Dr. Cheng and his fellow researchers, Drs. Zhenghou Lin and Yingchun Liu of California State University, Fullerton, found that the rate disparity mainly occurs to young African-American borrowers with low education, as well as those borrowers whose income and credit disqualify them for prime lending rates. Additionally, among borrowers in the higher rate groups, African-American women seem to receive much more disparate treatment than African-American men.
"Our finding is that there is a discrepancy between blacks and whites in terms of mortgage rates," Dr. Cheng said. "When we further dig into the data, we find that generally the low-income African-American women who are heads of households pay the highest. They are the most vulnerable to sub-prime lending and higher mortgage rates."
Among women borrowers who fail to qualify for the low-rate (prime) mortgages, African-American women, on average, are charged 57.36 basis points (or 0.5736 percent) more than their White counterparts.

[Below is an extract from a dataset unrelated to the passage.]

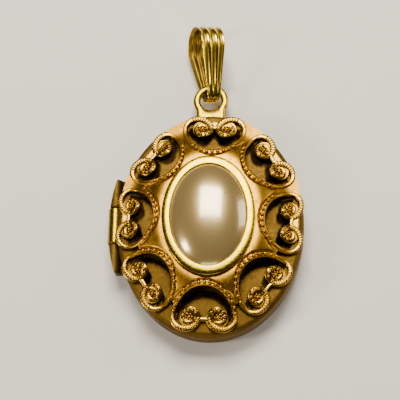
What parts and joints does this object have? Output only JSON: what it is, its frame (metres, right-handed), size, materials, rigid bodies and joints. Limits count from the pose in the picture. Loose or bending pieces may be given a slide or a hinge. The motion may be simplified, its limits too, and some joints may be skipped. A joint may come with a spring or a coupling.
{
  "type": "locket pendant",
  "caption": "Oval hinged locket pendant: pierced domed front with beaded arches and scrolls, oval pearl cabochon in a bezel, photo frames inside, ring and tapered bail.",
  "frame": {"origin": "centre of the flat field of the back, on the surface that the closed locket lies on", "axes": "+Z out of the front face, +Y towards the suspension ring and bail, +X to the wearer's left, away from the hinge"},
  "size_m": [0.0242, 0.0421, 0.0082],
  "materials": {
    "antique_gold": "matt antiqued gold plate, dark in the recesses",
    "case_gold": "satin aged gold plate",
    "polished_gold": "polished gold plate",
    "polished_brass": "polished",
    "inner_brass": "bright gold plate",
    "pin_steel": "drawn wire",
    "pearl": "pearlescent lacquer, glossy",
    "window": "clear acetate sheet",
    "card": "plain paper card"
  },
  "bodies": {
    "back_half": {"back_shell": "case_gold", "snap_rim": "inner_brass", "back_photo_card": "card", "back_photo_window": "window", "back_photo_frame": "inner_brass", "suspension_ring": "polished_brass", "hinge_knuckle_top": "case_gold", "hinge_knuckle_bottom": "case_gold", "hinge_pin": "pin_steel"},
    "front_half": {"front_shell": "case_gold", "front_photo_card": "card", "front_photo_window": "window", "front_photo_frame": "inner_brass", "openwork_dome": "antique_gold", "pearl_bezel": "polished_gold", "pearl_cabochon": "pearl", "hinge_knuckle_middle": "polished_brass"},
    "bail": {"bail": "polished_gold"}
  },
  "joints": [
    {"name": "lid_hinge", "type": "hinge", "parent": "back_half", "child": "front_half", "pos_m": [-0.01185, 0, 0.0026], "axis": [0, -1, 0], "range_deg": [0, 150]},
    {"name": "bail_swing", "type": "hinge", "parent": "back_half", "child": "bail", "pos_m": [0, 0.01879, 0.002], "axis": [0.979, 0.0809, -0.1871], "range_deg": [-90, 90]}
  ]
}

For a typical $250,000, 30-year mortgage at the current prevailing rate of 3.75 percent per year, the rate difference implies an extra $82.86 per month in mortgage payment for the African-American women borrower.
If this $82.86 per month was placed in some kind of savings or investment account earning a modest two percent per year, the balance would reach $40,825 when the loan is paid off at the end of 30 years. This is the amount of wealth the black women borrowers would lose compared to their White counterparts.
"When all the traditional variables are controlled—similar mortgage product, similar income level, similar education level, similar shopping behavior—African-Americans overall, as a group, end up paying a higher rate on average," Dr. Cheng said.
Empirical studies running statistical models are not able to answer the question of why such discrepancies exist. However, the study's findings suggest the risk perception for lower-income African-American women is worse than that for White borrowers with comparable income and credit quality, Dr. Cheng said.
"We can only suggest correlations," Dr. Cheng added. "We can only say this high rate discrepancy is consistent with the behavior of racial discrimination, but we cannot say it is the result of racial discrimination."